= Marcelo Araúz Lavadenz =

Bolivian festival director

Marcelo Araúz Lavadenz (born October 29, 1934, in Santa Cruz de la Sierra), is a Bolivian festival director, culture promoter, choir leader and music educator.

He spent his youth on the lowlands of Palmar de las Islas. He studied sociology at the Katholic University of Leuven in Belgium.

Araúz worked initially for the French Alliance française and the Casa de la Cultura Raúl Otero Reiche in Santa Cruz. Then he became secretary-general for the Asociación Pro Arte y Cultura (Apac), a Bolivian organization for the promotion of art and culture. Furthermore, he is the founder of Urubichá Choir that is dedicated to baroque music. The baroque in the region of Santa Cruz developed under the influence of old culture exchanges with the local Indigenous people.

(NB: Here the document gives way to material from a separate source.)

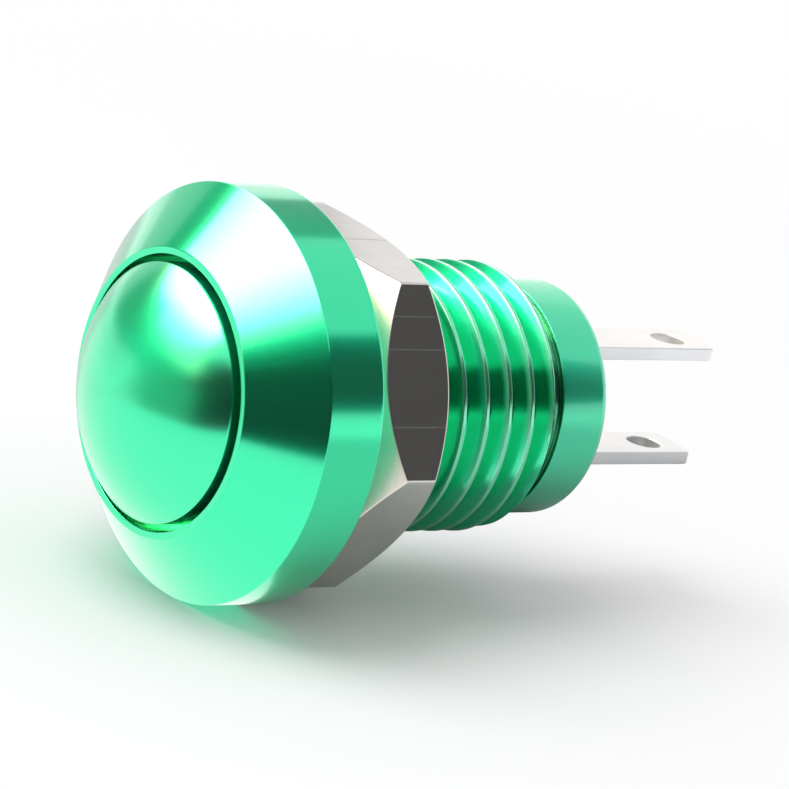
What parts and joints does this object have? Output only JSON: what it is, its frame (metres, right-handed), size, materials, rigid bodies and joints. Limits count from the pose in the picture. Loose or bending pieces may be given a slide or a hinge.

He is director of two biannual international festivals in Bolivia in the field of music and theater: the Festival Internacional de Música Barroca y Renacentista "Misiones de Chiquitos" and the Festival Internacional de Santa Cruz de la Sierra.

Araúz was rewarded with prizes several times. One of them was the Prince Claus Award from the Netherlands in 2002. Furthermore he received the highest award of Bolivia in 2003, in the Order of the Condor of the Andes.